Figure 9: Loss of Qwen2.5-VL-7B-instruct during the training iteration process demonstrates rapid initial convergence and strong final stability.
Figure 10: Using the LLaMA Factory framework to test the Qwen2.5-VL-7B-instruct example, validating model deployment for image-based prompt-driven behavior classification.
Limitations and Opportunities
SCB-Dataset deliberately pushes the envelope in classroom scene realism, annotation granularity, and typological breadth. It confronts significant technical obstacles: persistent class imbalance, substantial occlusion in dense scenes, inter-class behavioral ambiguity, and dependency on global context for group behaviors. These issues, manifested in both detection and classification metrics, necessitate ongoing investigation into sample-efficient learning, improved multi-label approaches, stronger modeling of behavior temporal dynamics, and bias mitigation strategies.
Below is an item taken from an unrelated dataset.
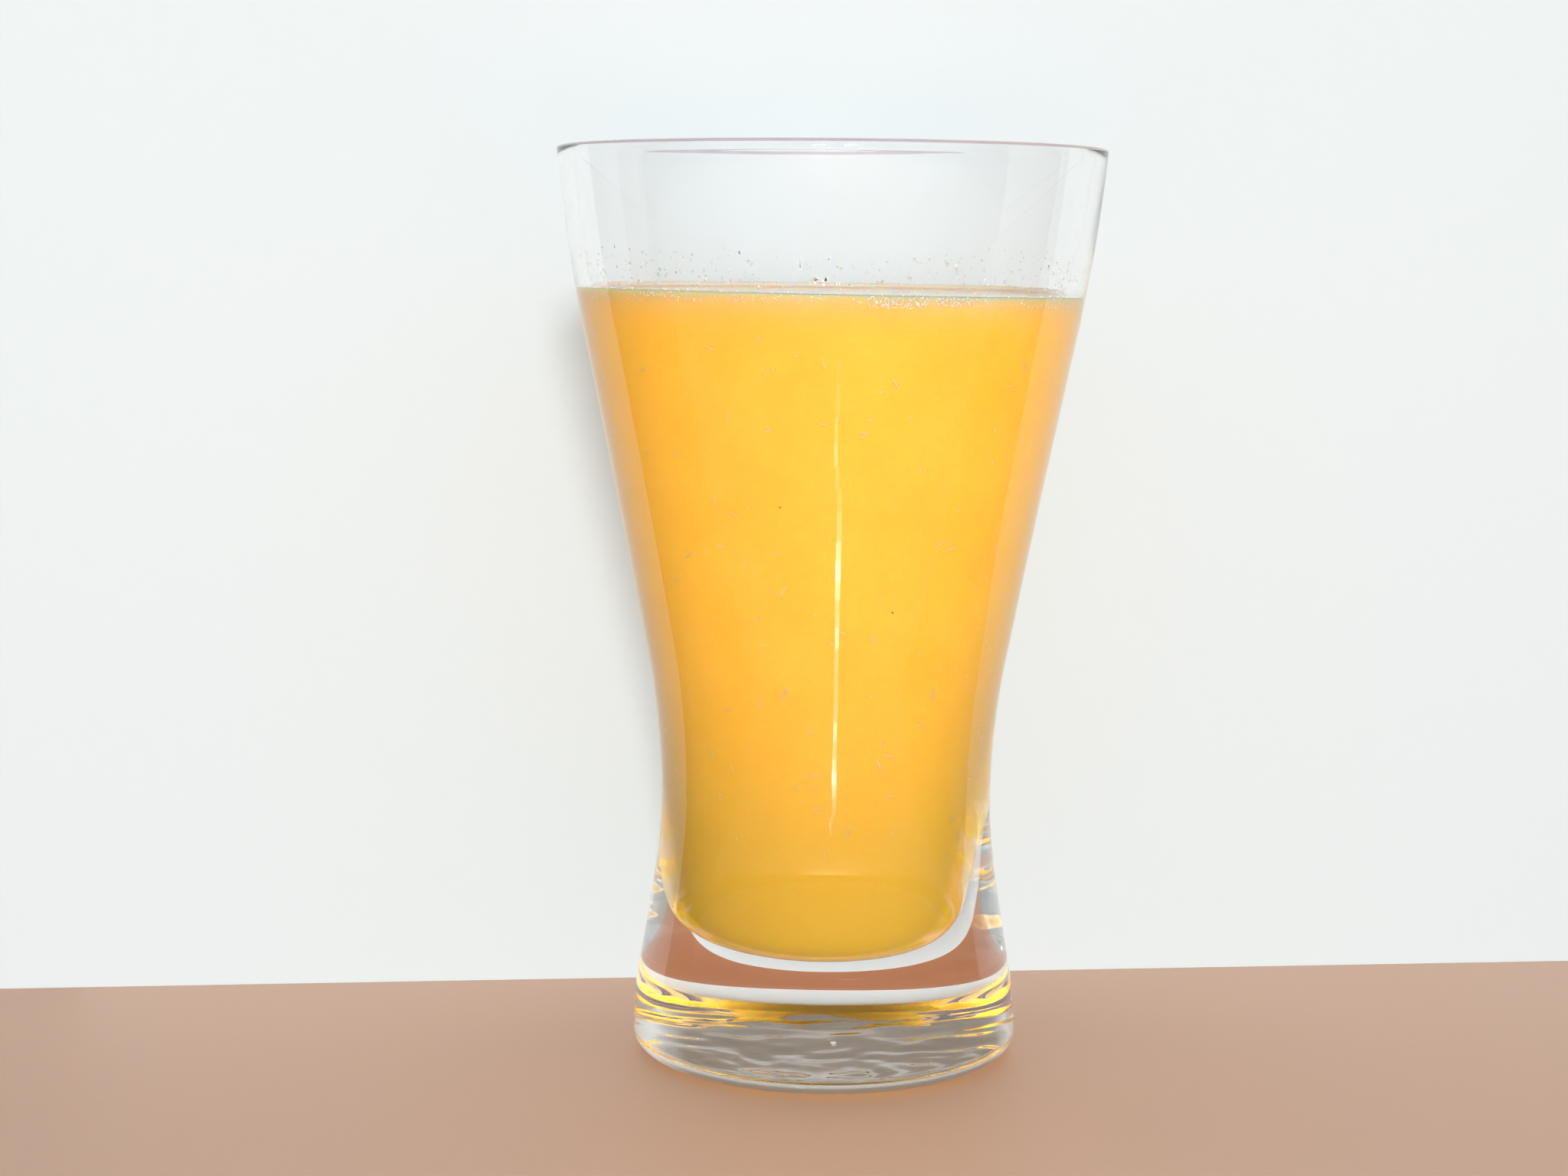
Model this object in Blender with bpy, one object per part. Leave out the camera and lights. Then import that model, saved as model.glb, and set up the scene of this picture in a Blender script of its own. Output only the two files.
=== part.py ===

Implications and Speculation
Practically, SCB-Dataset sets a new standard for automated classroom analytics infrastructure, enabling fine-grained feedback for teacher performance, student engagement, and personalized learning trajectory assessment. Theoretically, its scale and diversity facilitate rigorous benchmarking for robust vision algorithms under occlusion, action co-occurrence, and environmental heterogeneity. Future research will likely integrate video-based temporal action recognition, explore the synergy between pose-estimation and detection, and couple multimodal input streams (audio, text) for richer pedagogical inference. Importantly, the continuing expansion and iterative refinement of SCB-Dataset—guided by real-world feedback—will further catalyze advances in educational AI.
Conclusion
SCB-Dataset constitutes a comprehensive, technically challenging benchmark for classroom behavior analysis, supporting both object detection and image-level classification. Systematic annotation, diverse scenario coverage, and robust baseline results validate its strong utility for both applied and theoretical research in educational computer vision. Its ongoing development will substantially enhance the frontier of AI-powered classroom understanding.